:: Extracted information ::
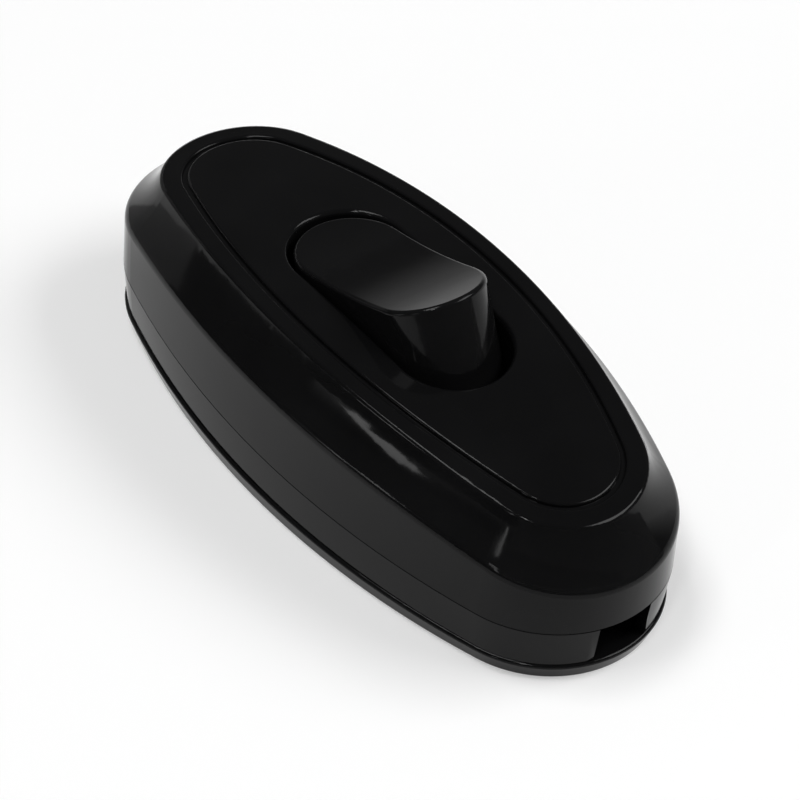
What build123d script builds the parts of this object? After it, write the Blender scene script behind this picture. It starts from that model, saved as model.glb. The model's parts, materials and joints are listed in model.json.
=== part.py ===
from build123d import *
import math
import os

os.makedirs("parts", exist_ok=True)

# Millimetres. X runs along the switch, Z is up, and the origin is under the middle of the flat base.

# Housing outline, half lengths and half widths at named heights
half_length = 40.0
half_width = 16.93
parting_z = 7.13
foot_height = 2.12
foot_half_length = 39.8
foot_half_width = 17.1
base_half_length = 39.04
base_half_width = 16.6
foot_ledge = 0.43
foot_round = 0.33
parting_bevel = 0.06
wall = 1.9

# Shoulder, where the side wall turns into the sloping band
shoulder_half_length = 40.11
shoulder_half_width = 17.11
shoulder_end_z = 12.69
shoulder_side_z = 16.42
shoulder_round = 1.5

# Top edge, where the sloping band meets the crowned panel
top_half_length = 36.1
top_half_width = 13.43
top_end_z = 18.46
top_side_z = 22.09
crown_z = 22.3
crown_length_radius = 171.0
crown_width_radius = 340.0
band_hollow = 0.55
band_end_radius = 15.7
top_edge_round = 0.45

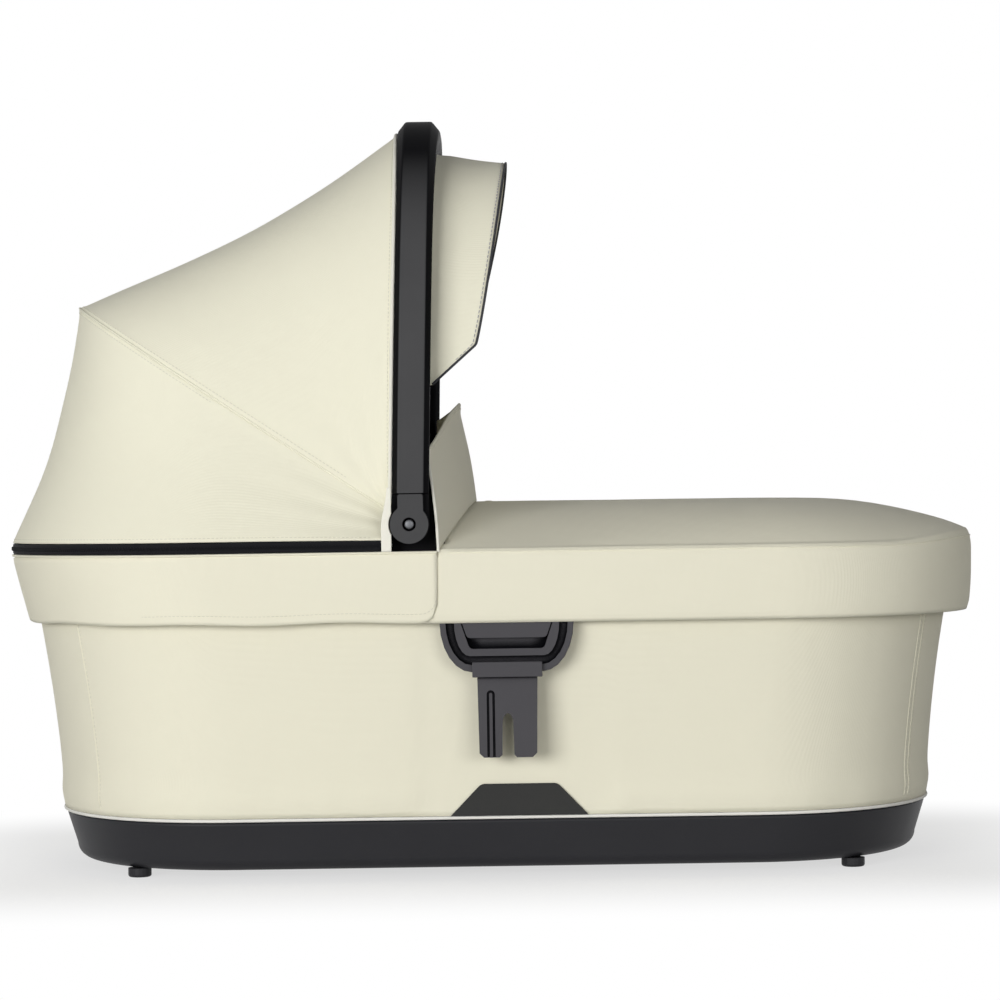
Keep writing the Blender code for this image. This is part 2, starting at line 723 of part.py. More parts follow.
def make_tabs():
    """The tab on each side, over the foot of the cover. It leans with the wall behind it."""
    run = (SKIRT_BOTTOM - WALL_BOTTOM) * WALL_ROW_SHARES[1]
    foot_y, head_y = (wall_plan(height)[1] for height in (WALL_BOTTOM, WALL_BOTTOM + run))
    lean = math.atan2(head_y - foot_y, run)
    foot_y += GAP
    outline = [(TAB_X - TAB_HALF_FOOT, 0), (TAB_X + TAB_HALF_FOOT, 0)]
    outline += soft_corner((TAB_X + TAB_HALF_HEAD, TAB_HEIGHT), outline[1], (TAB_X, TAB_HEIGHT), TAB_CORNER)
    outline += soft_corner((TAB_X - TAB_HALF_HEAD, TAB_HEIGHT), (TAB_X, TAB_HEIGHT), outline[0], TAB_CORNER)
    near = plate("side_tab_near", outline, 0, TAB_THICKNESS)
    near.data.transform(Matrix.Translation((0, -foot_y, WALL_BOTTOM)) @ Matrix.Rotation(lean, 4, "X"))
    plastic(near, TAB_GREY, 0.8)
    plastic(far_copy(near, "side_tab_far"), TAB_GREY, 0.8)


def soft_corner(corner, before, after, size):
    """The points that take the place of a sharp corner: a curve that starts and ends a size away from it."""
    corner, before, after = Vector(corner), Vector(before), Vector(after)
    start = corner + (before - corner).normalized() * size
    end = corner + (after - corner).normalized() * size
    steps = CURVE_STEPS // 2
    shares = [k / steps for k in range(steps + 1)]
    return [tuple(start.lerp(corner, s).lerp(corner.lerp(end, s), s)) for s in shares]


def adapter_heights():
    bottom = RIM_BOTTOM - ADAPTER_DROP
    return bottom, bottom + ADAPTER_CURVE_RISE, RIM_BOTTOM - GAP


def cup_outline(half, bottom, shoulder, top, foot_half):
    """A cup: upright sides down to a shoulder, then a quarter of an ellipse on each side to a flat foot."""
    turns = [math.pi / 2 * k / CURVE_STEPS for k in range(CURVE_STEPS + 1)]
    curve = [
        (foot_half + (half - foot_half) * math.cos(a), shoulder - (shoulder - bottom) * math.sin(a)) for a in turns
    ]
    right = [(ADAPTER_X + x, z) for x, z in [(half, top)] + curve]
    return right + [(2 * ADAPTER_X - x, z) for x, z in reversed(right)]


def pocket_outline(clearance, bottom, top):
    """The tapered hole in the frame that the lever moves in, or the lever itself, smaller by a clearance."""
    shoulder = adapter_heights()[1]
    floor = shoulder - POCKET_SLOPE
    slope = (POCKET_HALF - POCKET_HALF_FOOT) / POCKET_SLOPE
    foot = POCKET_HALF_FOOT + (bottom - floor) * slope - clearance
    half = POCKET_HALF - clearance
    right = [(ADAPTER_X + half, top), (ADAPTER_X + half, shoulder)]
    right += soft_corner((ADAPTER_X + foot, bottom), right[-1], (ADAPTER_X, bottom), LEVER_CORNER)
    return right + [(2 * ADAPTER_X - x, z) for x, z in reversed(right)]


def make_adapter_frame(inner_y, outer_y):
    bottom, shoulder, top = adapter_heights()
    frame = plate("adapter_frame_near", cup_outline(ADAPTER_HALF, bottom, shoulder, top, COLLAR_HALF), inner_y, outer_y)
    bevel(frame, MOULDED_EDGE)
    outer = cup_outline(ADAPTER_HALF - RIM_BAND, bottom + GROOVE_RISE, shoulder, top, COLLAR_HALF)
    inner_rise = POCKET_RISE - GROOVE_RISE
    inner = cup_outline(
        ADAPTER_HALF - RIM_BAND - GROOVE_WIDTH, bottom + inner_rise, shoulder, top, POCKET_HALF_FOOT
    )
    head = top - POCKET_HEAD
    outer = [(x, min(z, head)) for x, z in outer]
    inner = [(x, min(z, head)) for x, z in inner]
    groove = plate("adapter_groove", outer + inner[::-1], outer_y - GROOVE_DEPTH, outer_y + OVERRUN)
    pocket = pocket_outline(0, bottom + POCKET_RISE, head)
    well = plate("adapter_pocket", pocket, inner_y + POCKET_FLOOR, outer_y + OVERRUN)
    combine(frame, groove, "DIFFERENCE")
    combine(frame, well, "DIFFERENCE")
    return realised(frame)


def make_lever(inner_y, pivot_name):
    bottom, _, top = adapter_heights()
    low = bottom + POCKET_RISE + FINGER_GAP
    high = top - POCKET_HEAD - LEVER_CLEARANCE - LEVER_TRAVEL
    back = inner_y + POCKET_FLOOR + GAP
    lever = plate(pivot_name, pocket_outline(LEVER_CLEARANCE, low, high), back, back + LEVER_THICKNESS)
    return realised(bevel(lever, MOULDED_EDGE))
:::
Written exercise
Copy out the whole listing exactly.

Written response
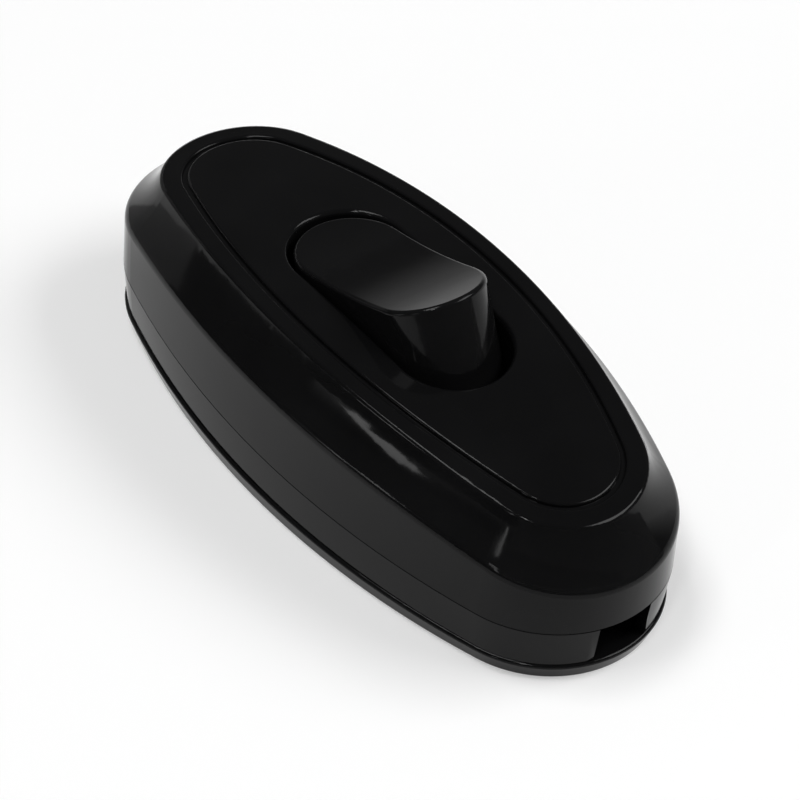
What build123d script builds the parts of this object? After it, write the Blender scene script behind this picture. It starts from that model, saved as model.glb. The model's parts, materials and joints are listed in model.json.
=== part.py ===
from build123d import *
import math
import os

os.makedirs("parts", exist_ok=True)

# Millimetres. X runs along the switch, Z is up, and the origin is under the middle of the flat base.

# Housing outline, half lengths and half widths at named heights
half_length = 40.0
half_width = 16.93
parting_z = 7.13
foot_height = 2.12
foot_half_length = 39.8
foot_half_width = 17.1
base_half_length = 39.04
base_half_width = 16.6
foot_ledge = 0.43
foot_round = 0.33
parting_bevel = 0.06
wall = 1.9

# Shoulder, where the side wall turns into the sloping band
shoulder_half_length = 40.11
shoulder_half_width = 17.11
shoulder_end_z = 12.69
shoulder_side_z = 16.42
shoulder_round = 1.5

# Top edge, where the sloping band meets the crowned panel
top_half_length = 36.1
top_half_width = 13.43
top_end_z = 18.46
top_side_z = 22.09
crown_z = 22.3
crown_length_radius = 171.0
crown_width_radius = 340.0
band_hollow = 0.55
band_end_radius = 15.7
top_edge_round = 0.45

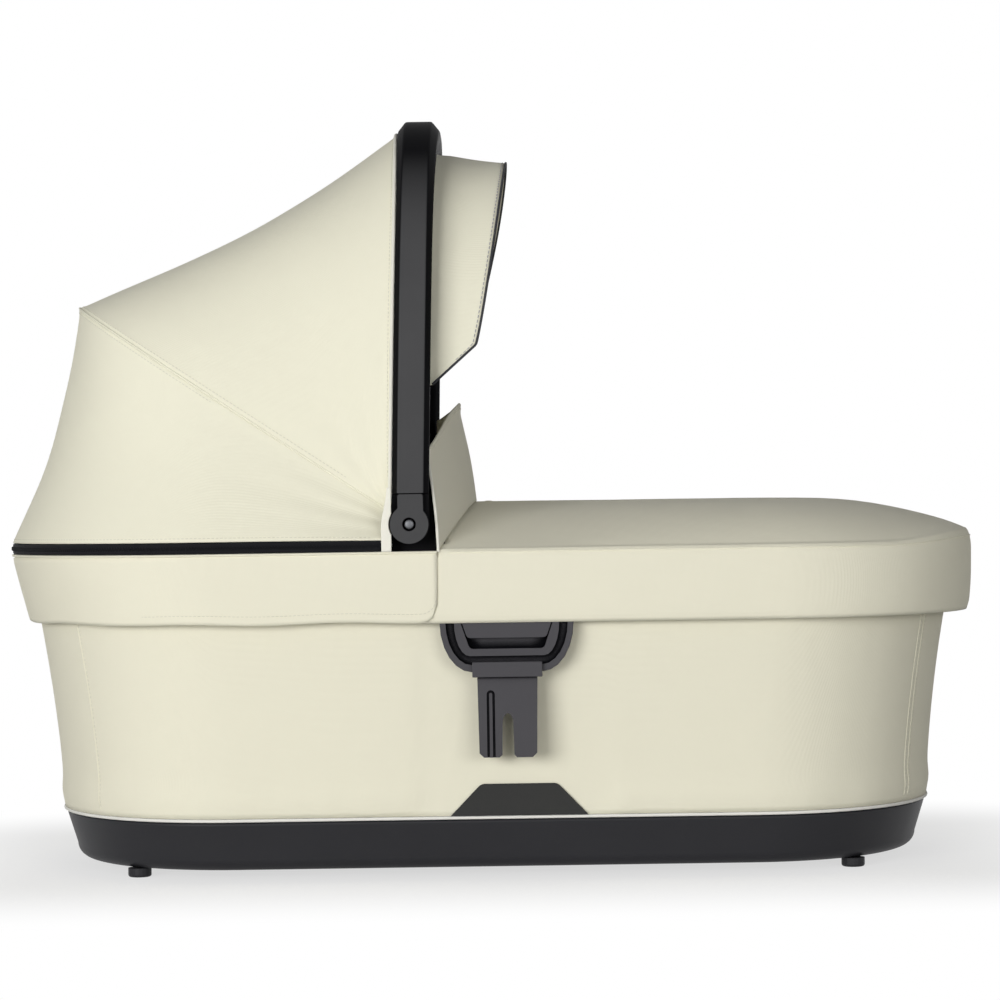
Keep writing the Blender code for this image. This is part 2, starting at line 723 of part.py. More parts follow.
def make_tabs():
    """The tab on each side, over the foot of the cover. It leans with the wall behind it."""
    run = (SKIRT_BOTTOM - WALL_BOTTOM) * WALL_ROW_SHARES[1]
    foot_y, head_y = (wall_plan(height)[1] for height in (WALL_BOTTOM, WALL_BOTTOM + run))
    lean = math.atan2(head_y - foot_y, run)
    foot_y += GAP
    outline = [(TAB_X - TAB_HALF_FOOT, 0), (TAB_X + TAB_HALF_FOOT, 0)]
    outline += soft_corner((TAB_X + TAB_HALF_HEAD, TAB_HEIGHT), outline[1], (TAB_X, TAB_HEIGHT), TAB_CORNER)
    outline += soft_corner((TAB_X - TAB_HALF_HEAD, TAB_HEIGHT), (TAB_X, TAB_HEIGHT), outline[0], TAB_CORNER)
    near = plate("side_tab_near", outline, 0, TAB_THICKNESS)
    near.data.transform(Matrix.Translation((0, -foot_y, WALL_BOTTOM)) @ Matrix.Rotation(lean, 4, "X"))
    plastic(near, TAB_GREY, 0.8)
    plastic(far_copy(near, "side_tab_far"), TAB_GREY, 0.8)


def soft_corner(corner, before, after, size):
    """The points that take the place of a sharp corner: a curve that starts and ends a size away from it."""
    corner, before, after = Vector(corner), Vector(before), Vector(after)
    start = corner + (before - corner).normalized() * size
    end = corner + (after - corner).normalized() * size
    steps = CURVE_STEPS // 2
    shares = [k / steps for k in range(steps + 1)]
    return [tuple(start.lerp(corner, s).lerp(corner.lerp(end, s), s)) for s in shares]


def adapter_heights():
    bottom = RIM_BOTTOM - ADAPTER_DROP
    return bottom, bottom + ADAPTER_CURVE_RISE, RIM_BOTTOM - GAP


def cup_outline(half, bottom, shoulder, top, foot_half):
    """A cup: upright sides down to a shoulder, then a quarter of an ellipse on each side to a flat foot."""
    turns = [math.pi / 2 * k / CURVE_STEPS for k in range(CURVE_STEPS + 1)]
    curve = [
        (foot_half + (half - foot_half) * math.cos(a), shoulder - (shoulder - bottom) * math.sin(a)) for a in turns
    ]
    right = [(ADAPTER_X + x, z) for x, z in [(half, top)] + curve]
    return right + [(2 * ADAPTER_X - x, z) for x, z in reversed(right)]


def pocket_outline(clearance, bottom, top):
    """The tapered hole in the frame that the lever moves in, or the lever itself, smaller by a clearance."""
    shoulder = adapter_heights()[1]
    floor = shoulder - POCKET_SLOPE
    slope = (POCKET_HALF - POCKET_HALF_FOOT) / POCKET_SLOPE
    foot = POCKET_HALF_FOOT + (bottom - floor) * slope - clearance
    half = POCKET_HALF - clearance
    right = [(ADAPTER_X + half, top), (ADAPTER_X + half, shoulder)]
    right += soft_corner((ADAPTER_X + foot, bottom), right[-1], (ADAPTER_X, bottom), LEVER_CORNER)
    return right + [(2 * ADAPTER_X - x, z) for x, z in reversed(right)]


def make_adapter_frame(inner_y, outer_y):
    bottom, shoulder, top = adapter_heights()
    frame = plate("adapter_frame_near", cup_outline(ADAPTER_HALF, bottom, shoulder, top, COLLAR_HALF), inner_y, outer_y)
    bevel(frame, MOULDED_EDGE)
    outer = cup_outline(ADAPTER_HALF - RIM_BAND, bottom + GROOVE_RISE, shoulder, top, COLLAR_HALF)
    inner_rise = POCKET_RISE - GROOVE_RISE
    inner = cup_outline(
        ADAPTER_HALF - RIM_BAND - GROOVE_WIDTH, bottom + inner_rise, shoulder, top, POCKET_HALF_FOOT
    )
    head = top - POCKET_HEAD
    outer = [(x, min(z, head)) for x, z in outer]
    inner = [(x, min(z, head)) for x, z in inner]
    groove = plate("adapter_groove", outer + inner[::-1], outer_y - GROOVE_DEPTH, outer_y + OVERRUN)
    pocket = pocket_outline(0, bottom + POCKET_RISE, head)
    well = plate("adapter_pocket", pocket, inner_y + POCKET_FLOOR, outer_y + OVERRUN)
    combine(frame, groove, "DIFFERENCE")
    combine(frame, well, "DIFFERENCE")
    return realised(frame)


def make_lever(inner_y, pivot_name):
    bottom, _, top = adapter_heights()
    low = bottom + POCKET_RISE + FINGER_GAP
    high = top - POCKET_HEAD - LEVER_CLEARANCE - LEVER_TRAVEL
    back = inner_y + POCKET_FLOOR + GAP
    lever = plate(pivot_name, pocket_outline(LEVER_CLEARANCE, low, high), back, back + LEVER_THICKNESS)
    return realised(bevel(lever, MOULDED_EDGE))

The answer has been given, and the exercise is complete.